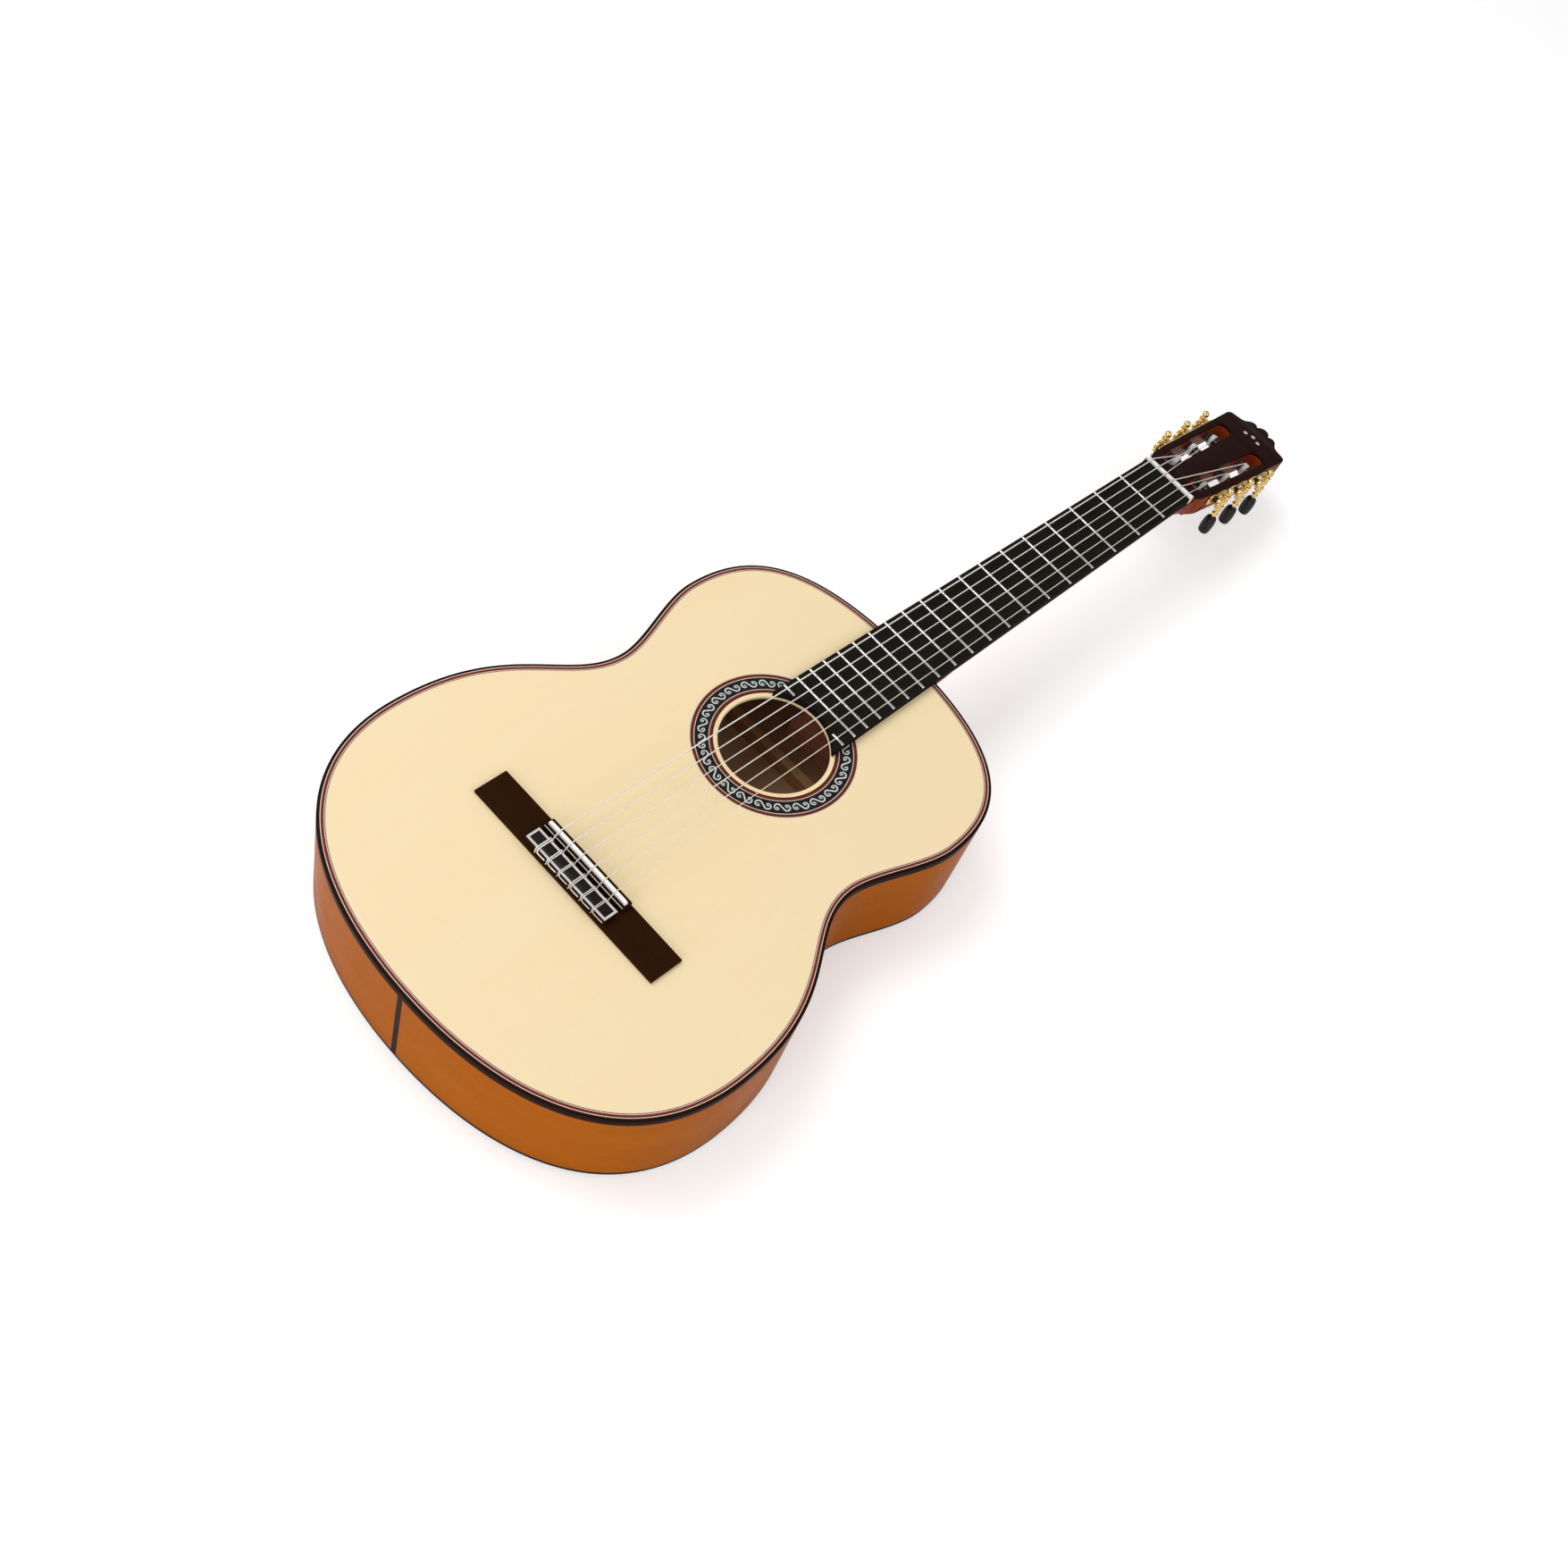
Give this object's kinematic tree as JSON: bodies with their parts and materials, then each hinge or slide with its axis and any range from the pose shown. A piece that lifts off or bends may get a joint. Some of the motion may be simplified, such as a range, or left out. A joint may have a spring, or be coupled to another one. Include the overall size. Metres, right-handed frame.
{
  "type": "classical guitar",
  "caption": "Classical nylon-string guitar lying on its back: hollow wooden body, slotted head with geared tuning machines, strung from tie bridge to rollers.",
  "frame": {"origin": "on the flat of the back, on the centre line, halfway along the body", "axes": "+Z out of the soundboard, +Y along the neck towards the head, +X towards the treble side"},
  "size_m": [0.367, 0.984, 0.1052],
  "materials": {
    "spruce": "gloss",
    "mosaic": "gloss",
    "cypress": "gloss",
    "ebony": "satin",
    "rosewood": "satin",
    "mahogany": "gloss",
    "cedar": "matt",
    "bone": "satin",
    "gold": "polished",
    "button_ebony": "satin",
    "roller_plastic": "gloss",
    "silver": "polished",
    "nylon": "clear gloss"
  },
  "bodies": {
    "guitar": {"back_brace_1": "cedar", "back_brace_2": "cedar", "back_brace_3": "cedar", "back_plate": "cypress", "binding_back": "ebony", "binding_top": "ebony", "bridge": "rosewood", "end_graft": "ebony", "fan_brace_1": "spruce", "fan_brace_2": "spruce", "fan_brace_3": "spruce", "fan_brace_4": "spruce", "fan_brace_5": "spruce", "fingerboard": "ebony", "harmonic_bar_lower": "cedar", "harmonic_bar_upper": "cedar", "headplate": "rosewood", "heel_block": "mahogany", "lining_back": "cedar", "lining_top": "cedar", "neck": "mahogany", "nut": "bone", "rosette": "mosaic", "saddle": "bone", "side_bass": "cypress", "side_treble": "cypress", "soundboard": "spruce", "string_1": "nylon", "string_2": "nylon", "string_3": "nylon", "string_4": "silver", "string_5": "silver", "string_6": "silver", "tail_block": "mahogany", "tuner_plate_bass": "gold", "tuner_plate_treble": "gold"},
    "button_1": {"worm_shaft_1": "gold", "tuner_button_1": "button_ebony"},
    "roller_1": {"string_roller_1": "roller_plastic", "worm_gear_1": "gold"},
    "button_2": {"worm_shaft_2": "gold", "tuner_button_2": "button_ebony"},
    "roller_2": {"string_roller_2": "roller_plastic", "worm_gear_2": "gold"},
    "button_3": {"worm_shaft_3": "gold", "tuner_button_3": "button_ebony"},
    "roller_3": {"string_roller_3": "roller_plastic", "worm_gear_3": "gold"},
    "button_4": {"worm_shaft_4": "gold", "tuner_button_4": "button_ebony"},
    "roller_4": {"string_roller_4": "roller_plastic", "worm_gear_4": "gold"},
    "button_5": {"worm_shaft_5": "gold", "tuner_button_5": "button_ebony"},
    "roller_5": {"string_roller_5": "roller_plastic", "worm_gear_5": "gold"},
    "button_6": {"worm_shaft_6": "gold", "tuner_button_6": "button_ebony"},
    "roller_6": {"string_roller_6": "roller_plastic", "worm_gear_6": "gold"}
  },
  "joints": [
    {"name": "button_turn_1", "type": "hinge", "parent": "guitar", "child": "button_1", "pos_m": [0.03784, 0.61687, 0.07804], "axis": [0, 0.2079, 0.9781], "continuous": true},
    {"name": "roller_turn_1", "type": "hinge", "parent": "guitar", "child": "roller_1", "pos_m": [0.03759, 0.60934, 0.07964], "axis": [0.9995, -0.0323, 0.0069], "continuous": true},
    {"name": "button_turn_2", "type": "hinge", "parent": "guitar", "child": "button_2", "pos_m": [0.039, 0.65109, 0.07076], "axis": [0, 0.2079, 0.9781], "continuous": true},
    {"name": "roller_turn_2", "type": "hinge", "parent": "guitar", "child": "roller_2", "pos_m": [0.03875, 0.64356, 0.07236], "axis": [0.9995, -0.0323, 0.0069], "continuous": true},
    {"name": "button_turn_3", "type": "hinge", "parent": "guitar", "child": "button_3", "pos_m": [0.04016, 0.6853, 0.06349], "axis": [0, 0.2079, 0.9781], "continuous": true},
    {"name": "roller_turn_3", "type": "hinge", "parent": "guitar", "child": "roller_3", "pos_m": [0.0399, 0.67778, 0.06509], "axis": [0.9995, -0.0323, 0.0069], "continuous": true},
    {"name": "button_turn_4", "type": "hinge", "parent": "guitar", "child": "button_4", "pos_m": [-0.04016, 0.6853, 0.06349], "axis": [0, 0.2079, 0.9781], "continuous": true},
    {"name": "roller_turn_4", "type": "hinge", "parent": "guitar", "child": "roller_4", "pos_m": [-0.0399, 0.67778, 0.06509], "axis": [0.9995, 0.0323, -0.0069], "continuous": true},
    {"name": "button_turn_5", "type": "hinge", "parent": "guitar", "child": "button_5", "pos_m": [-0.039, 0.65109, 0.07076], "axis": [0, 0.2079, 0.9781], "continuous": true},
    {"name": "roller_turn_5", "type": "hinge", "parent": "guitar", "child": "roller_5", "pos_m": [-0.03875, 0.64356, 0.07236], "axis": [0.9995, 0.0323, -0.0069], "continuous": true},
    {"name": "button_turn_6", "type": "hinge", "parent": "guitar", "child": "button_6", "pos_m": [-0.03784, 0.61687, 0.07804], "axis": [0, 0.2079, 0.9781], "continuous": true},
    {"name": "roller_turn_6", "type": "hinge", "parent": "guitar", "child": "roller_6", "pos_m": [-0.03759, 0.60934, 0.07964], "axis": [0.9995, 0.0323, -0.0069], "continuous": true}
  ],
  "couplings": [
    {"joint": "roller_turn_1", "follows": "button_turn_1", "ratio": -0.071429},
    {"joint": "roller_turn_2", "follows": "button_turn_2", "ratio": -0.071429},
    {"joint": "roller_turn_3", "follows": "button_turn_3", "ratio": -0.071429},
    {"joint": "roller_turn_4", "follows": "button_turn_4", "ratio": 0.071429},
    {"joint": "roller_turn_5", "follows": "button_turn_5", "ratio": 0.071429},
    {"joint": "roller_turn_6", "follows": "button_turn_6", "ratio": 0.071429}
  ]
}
________________________
• [The problem]:
Could you quote the material above in full, exactly as it stands?

• [Written answer]:
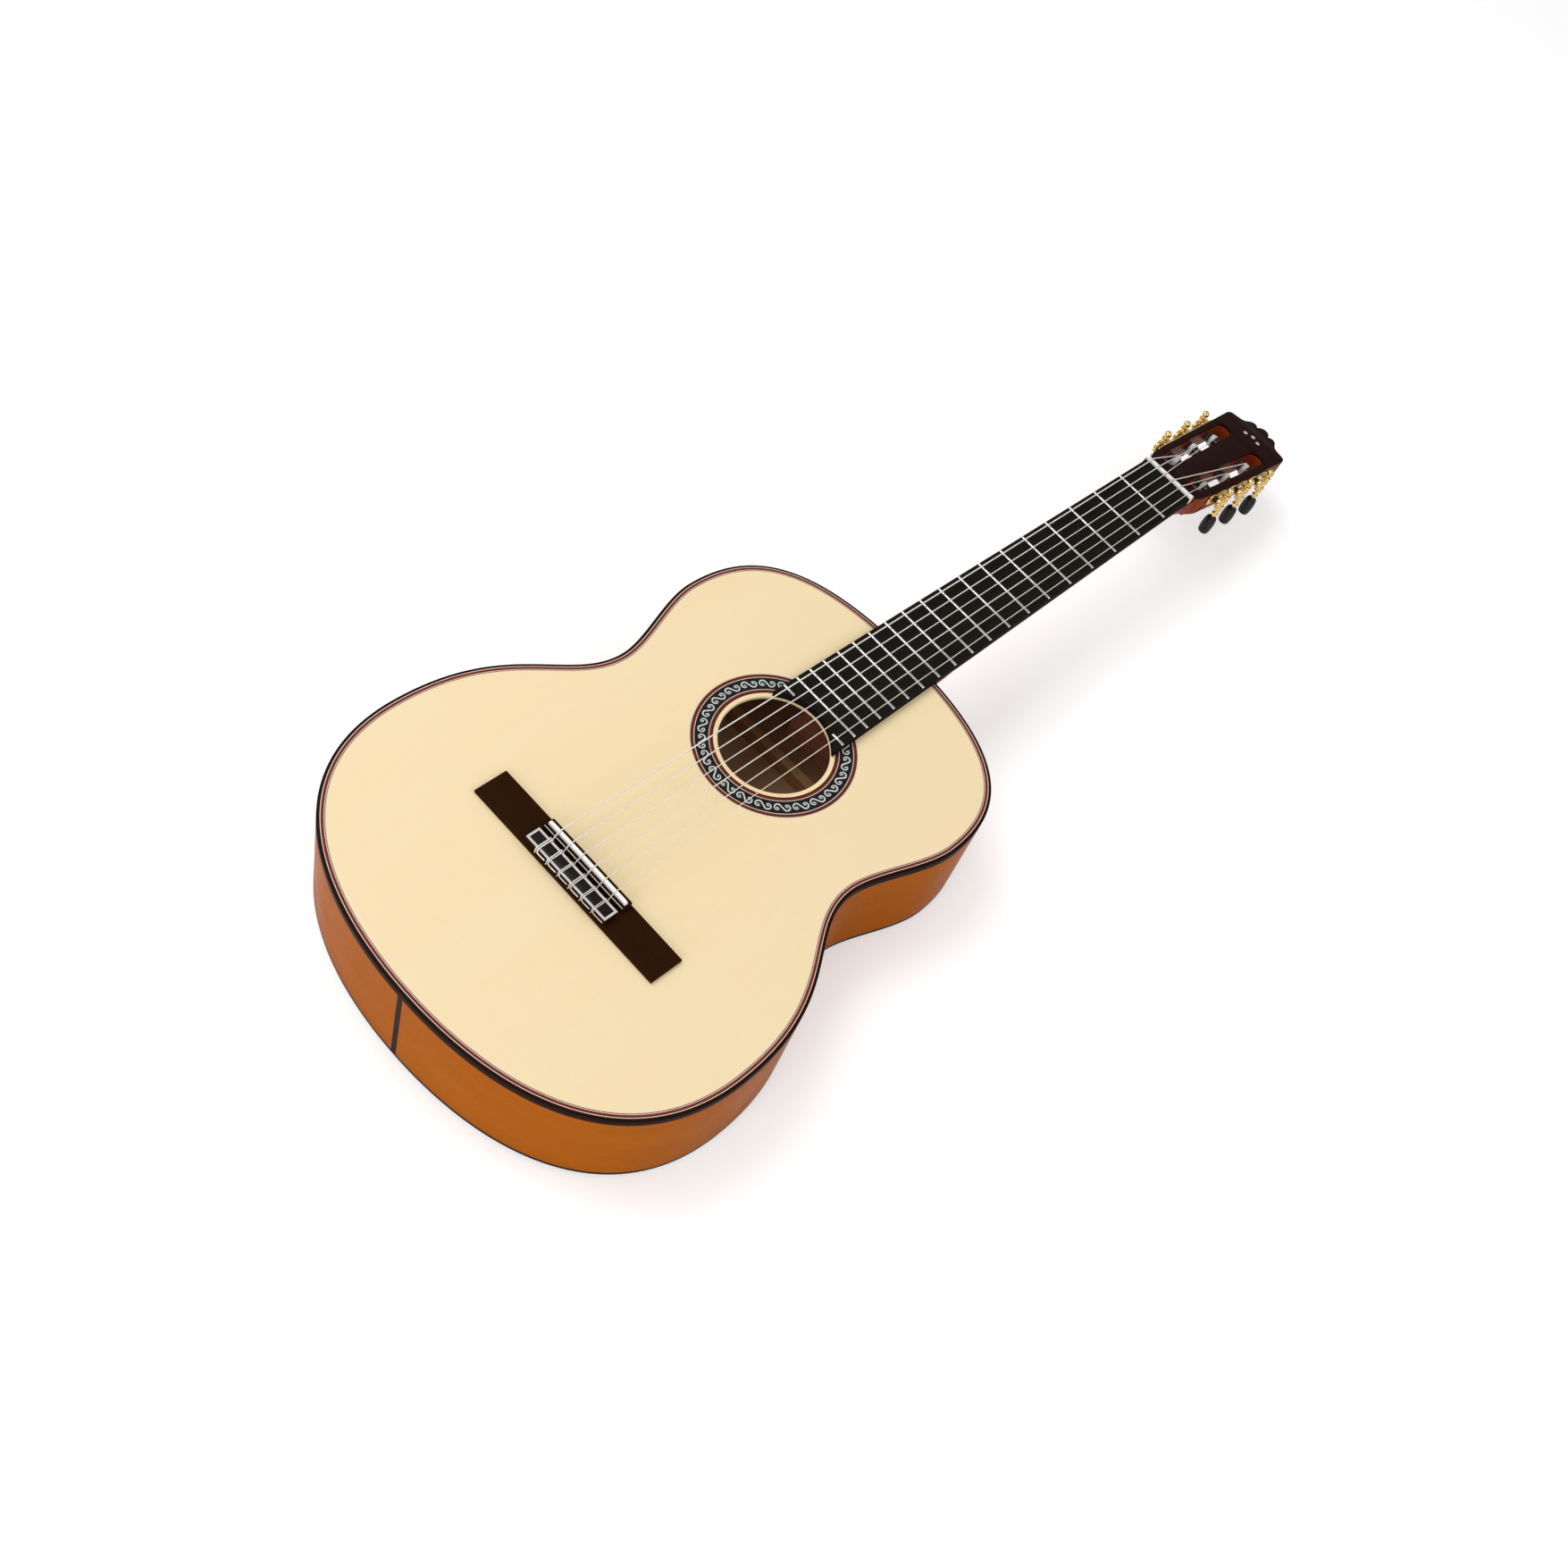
Give this object's kinematic tree as JSON: bodies with their parts and materials, then each hinge or slide with its axis and any range from the pose shown. A piece that lifts off or bends may get a joint. Some of the motion may be simplified, such as a range, or left out. A joint may have a spring, or be coupled to another one. Include the overall size. Metres, right-handed frame.
{
  "type": "classical guitar",
  "caption": "Classical nylon-string guitar lying on its back: hollow wooden body, slotted head with geared tuning machines, strung from tie bridge to rollers.",
  "frame": {"origin": "on the flat of the back, on the centre line, halfway along the body", "axes": "+Z out of the soundboard, +Y along the neck towards the head, +X towards the treble side"},
  "size_m": [0.367, 0.984, 0.1052],
  "materials": {
    "spruce": "gloss",
    "mosaic": "gloss",
    "cypress": "gloss",
    "ebony": "satin",
    "rosewood": "satin",
    "mahogany": "gloss",
    "cedar": "matt",
    "bone": "satin",
    "gold": "polished",
    "button_ebony": "satin",
    "roller_plastic": "gloss",
    "silver": "polished",
    "nylon": "clear gloss"
  },
  "bodies": {
    "guitar": {"back_brace_1": "cedar", "back_brace_2": "cedar", "back_brace_3": "cedar", "back_plate": "cypress", "binding_back": "ebony", "binding_top": "ebony", "bridge": "rosewood", "end_graft": "ebony", "fan_brace_1": "spruce", "fan_brace_2": "spruce", "fan_brace_3": "spruce", "fan_brace_4": "spruce", "fan_brace_5": "spruce", "fingerboard": "ebony", "harmonic_bar_lower": "cedar", "harmonic_bar_upper": "cedar", "headplate": "rosewood", "heel_block": "mahogany", "lining_back": "cedar", "lining_top": "cedar", "neck": "mahogany", "nut": "bone", "rosette": "mosaic", "saddle": "bone", "side_bass": "cypress", "side_treble": "cypress", "soundboard": "spruce", "string_1": "nylon", "string_2": "nylon", "string_3": "nylon", "string_4": "silver", "string_5": "silver", "string_6": "silver", "tail_block": "mahogany", "tuner_plate_bass": "gold", "tuner_plate_treble": "gold"},
    "button_1": {"worm_shaft_1": "gold", "tuner_button_1": "button_ebony"},
    "roller_1": {"string_roller_1": "roller_plastic", "worm_gear_1": "gold"},
    "button_2": {"worm_shaft_2": "gold", "tuner_button_2": "button_ebony"},
    "roller_2": {"string_roller_2": "roller_plastic", "worm_gear_2": "gold"},
    "button_3": {"worm_shaft_3": "gold", "tuner_button_3": "button_ebony"},
    "roller_3": {"string_roller_3": "roller_plastic", "worm_gear_3": "gold"},
    "button_4": {"worm_shaft_4": "gold", "tuner_button_4": "button_ebony"},
    "roller_4": {"string_roller_4": "roller_plastic", "worm_gear_4": "gold"},
    "button_5": {"worm_shaft_5": "gold", "tuner_button_5": "button_ebony"},
    "roller_5": {"string_roller_5": "roller_plastic", "worm_gear_5": "gold"},
    "button_6": {"worm_shaft_6": "gold", "tuner_button_6": "button_ebony"},
    "roller_6": {"string_roller_6": "roller_plastic", "worm_gear_6": "gold"}
  },
  "joints": [
    {"name": "button_turn_1", "type": "hinge", "parent": "guitar", "child": "button_1", "pos_m": [0.03784, 0.61687, 0.07804], "axis": [0, 0.2079, 0.9781], "continuous": true},
    {"name": "roller_turn_1", "type": "hinge", "parent": "guitar", "child": "roller_1", "pos_m": [0.03759, 0.60934, 0.07964], "axis": [0.9995, -0.0323, 0.0069], "continuous": true},
    {"name": "button_turn_2", "type": "hinge", "parent": "guitar", "child": "button_2", "pos_m": [0.039, 0.65109, 0.07076], "axis": [0, 0.2079, 0.9781], "continuous": true},
    {"name": "roller_turn_2", "type": "hinge", "parent": "guitar", "child": "roller_2", "pos_m": [0.03875, 0.64356, 0.07236], "axis": [0.9995, -0.0323, 0.0069], "continuous": true},
    {"name": "button_turn_3", "type": "hinge", "parent": "guitar", "child": "button_3", "pos_m": [0.04016, 0.6853, 0.06349], "axis": [0, 0.2079, 0.9781], "continuous": true},
    {"name": "roller_turn_3", "type": "hinge", "parent": "guitar", "child": "roller_3", "pos_m": [0.0399, 0.67778, 0.06509], "axis": [0.9995, -0.0323, 0.0069], "continuous": true},
    {"name": "button_turn_4", "type": "hinge", "parent": "guitar", "child": "button_4", "pos_m": [-0.04016, 0.6853, 0.06349], "axis": [0, 0.2079, 0.9781], "continuous": true},
    {"name": "roller_turn_4", "type": "hinge", "parent": "guitar", "child": "roller_4", "pos_m": [-0.0399, 0.67778, 0.06509], "axis": [0.9995, 0.0323, -0.0069], "continuous": true},
    {"name": "button_turn_5", "type": "hinge", "parent": "guitar", "child": "button_5", "pos_m": [-0.039, 0.65109, 0.07076], "axis": [0, 0.2079, 0.9781], "continuous": true},
    {"name": "roller_turn_5", "type": "hinge", "parent": "guitar", "child": "roller_5", "pos_m": [-0.03875, 0.64356, 0.07236], "axis": [0.9995, 0.0323, -0.0069], "continuous": true},
    {"name": "button_turn_6", "type": "hinge", "parent": "guitar", "child": "button_6", "pos_m": [-0.03784, 0.61687, 0.07804], "axis": [0, 0.2079, 0.9781], "continuous": true},
    {"name": "roller_turn_6", "type": "hinge", "parent": "guitar", "child": "roller_6", "pos_m": [-0.03759, 0.60934, 0.07964], "axis": [0.9995, 0.0323, -0.0069], "continuous": true}
  ],
  "couplings": [
    {"joint": "roller_turn_1", "follows": "button_turn_1", "ratio": -0.071429},
    {"joint": "roller_turn_2", "follows": "button_turn_2", "ratio": -0.071429},
    {"joint": "roller_turn_3", "follows": "button_turn_3", "ratio": -0.071429},
    {"joint": "roller_turn_4", "follows": "button_turn_4", "ratio": 0.071429},
    {"joint": "roller_turn_5", "follows": "button_turn_5", "ratio": 0.071429},
    {"joint": "roller_turn_6", "follows": "button_turn_6", "ratio": 0.071429}
  ]
}